■ **RAW DATA**:

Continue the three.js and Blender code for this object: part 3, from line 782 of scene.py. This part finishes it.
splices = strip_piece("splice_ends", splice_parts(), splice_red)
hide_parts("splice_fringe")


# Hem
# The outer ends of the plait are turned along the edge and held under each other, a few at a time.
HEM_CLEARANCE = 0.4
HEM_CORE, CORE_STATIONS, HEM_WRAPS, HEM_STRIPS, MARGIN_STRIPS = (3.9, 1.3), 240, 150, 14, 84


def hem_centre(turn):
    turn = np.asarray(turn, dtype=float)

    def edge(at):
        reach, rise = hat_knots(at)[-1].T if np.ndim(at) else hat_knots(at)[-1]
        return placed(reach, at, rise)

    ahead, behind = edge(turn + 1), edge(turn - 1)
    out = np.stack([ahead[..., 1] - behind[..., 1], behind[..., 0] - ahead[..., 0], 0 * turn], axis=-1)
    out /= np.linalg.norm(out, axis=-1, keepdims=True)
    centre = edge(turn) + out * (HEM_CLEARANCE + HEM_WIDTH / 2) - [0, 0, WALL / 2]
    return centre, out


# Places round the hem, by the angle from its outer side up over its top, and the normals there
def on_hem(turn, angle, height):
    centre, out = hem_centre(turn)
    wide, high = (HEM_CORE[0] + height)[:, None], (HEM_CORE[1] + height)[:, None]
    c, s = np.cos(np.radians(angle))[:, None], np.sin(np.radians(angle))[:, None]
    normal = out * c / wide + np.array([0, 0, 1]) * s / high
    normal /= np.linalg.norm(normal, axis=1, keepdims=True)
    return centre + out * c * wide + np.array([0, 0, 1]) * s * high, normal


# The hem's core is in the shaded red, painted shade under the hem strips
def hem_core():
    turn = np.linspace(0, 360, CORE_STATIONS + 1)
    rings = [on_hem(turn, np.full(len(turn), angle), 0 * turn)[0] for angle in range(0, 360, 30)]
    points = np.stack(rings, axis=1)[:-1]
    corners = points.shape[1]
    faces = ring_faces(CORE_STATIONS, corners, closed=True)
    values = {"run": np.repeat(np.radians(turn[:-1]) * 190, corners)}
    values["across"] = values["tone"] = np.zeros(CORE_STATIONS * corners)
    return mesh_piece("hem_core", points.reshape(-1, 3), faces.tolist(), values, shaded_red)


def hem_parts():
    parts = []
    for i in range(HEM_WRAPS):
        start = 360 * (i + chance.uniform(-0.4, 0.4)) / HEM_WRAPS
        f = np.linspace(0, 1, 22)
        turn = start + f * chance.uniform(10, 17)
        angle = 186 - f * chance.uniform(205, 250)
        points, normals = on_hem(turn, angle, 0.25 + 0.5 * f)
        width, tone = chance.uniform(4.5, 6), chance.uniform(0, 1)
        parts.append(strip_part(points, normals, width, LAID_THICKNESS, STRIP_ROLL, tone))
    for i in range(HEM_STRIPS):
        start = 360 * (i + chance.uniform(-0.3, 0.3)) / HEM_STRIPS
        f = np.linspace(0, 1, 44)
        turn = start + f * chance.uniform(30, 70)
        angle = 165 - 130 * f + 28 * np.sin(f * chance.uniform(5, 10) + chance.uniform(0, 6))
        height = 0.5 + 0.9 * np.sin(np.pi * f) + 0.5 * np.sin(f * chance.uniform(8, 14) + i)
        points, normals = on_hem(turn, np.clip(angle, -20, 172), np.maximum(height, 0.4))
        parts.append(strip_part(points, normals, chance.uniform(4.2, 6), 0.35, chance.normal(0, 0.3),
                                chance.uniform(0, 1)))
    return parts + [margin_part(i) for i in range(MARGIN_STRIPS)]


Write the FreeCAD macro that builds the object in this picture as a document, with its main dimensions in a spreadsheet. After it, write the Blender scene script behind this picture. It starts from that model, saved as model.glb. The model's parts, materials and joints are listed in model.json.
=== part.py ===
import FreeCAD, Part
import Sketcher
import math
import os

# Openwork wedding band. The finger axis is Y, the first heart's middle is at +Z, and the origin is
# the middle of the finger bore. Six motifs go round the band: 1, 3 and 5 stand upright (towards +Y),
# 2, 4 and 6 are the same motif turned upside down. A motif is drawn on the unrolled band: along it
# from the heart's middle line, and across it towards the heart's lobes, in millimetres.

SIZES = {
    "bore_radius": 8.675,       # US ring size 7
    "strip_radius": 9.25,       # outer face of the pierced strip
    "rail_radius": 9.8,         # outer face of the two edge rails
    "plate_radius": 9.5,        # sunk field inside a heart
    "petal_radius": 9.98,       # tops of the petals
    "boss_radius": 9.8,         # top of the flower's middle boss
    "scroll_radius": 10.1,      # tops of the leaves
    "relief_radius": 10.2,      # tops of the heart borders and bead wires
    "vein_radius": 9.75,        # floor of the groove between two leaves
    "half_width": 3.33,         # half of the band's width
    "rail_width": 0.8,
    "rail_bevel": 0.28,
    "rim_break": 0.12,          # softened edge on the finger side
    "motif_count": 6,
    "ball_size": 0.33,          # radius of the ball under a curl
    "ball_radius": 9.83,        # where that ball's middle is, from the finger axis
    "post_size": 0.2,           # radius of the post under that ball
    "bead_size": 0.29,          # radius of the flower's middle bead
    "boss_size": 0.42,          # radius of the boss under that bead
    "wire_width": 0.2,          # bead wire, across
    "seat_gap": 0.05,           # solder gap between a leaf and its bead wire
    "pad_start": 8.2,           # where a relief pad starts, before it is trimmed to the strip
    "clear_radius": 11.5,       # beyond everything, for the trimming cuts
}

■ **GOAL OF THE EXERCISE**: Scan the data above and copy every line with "behind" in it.

■ **COMPLETED TASK**:
    ahead, behind = edge(turn + 1), edge(turn - 1)
    out = np.stack([ahead[..., 1] - behind[..., 1], behind[..., 0] - ahead[..., 0], 0 * turn], axis=-1)
Write the FreeCAD macro that builds the object in this picture as a document, with its main dimensions in a spreadsheet. After it, write the Blender scene script behind this picture. It starts from that model, saved as model.glb. The model's parts, materials and joints are listed in model.json.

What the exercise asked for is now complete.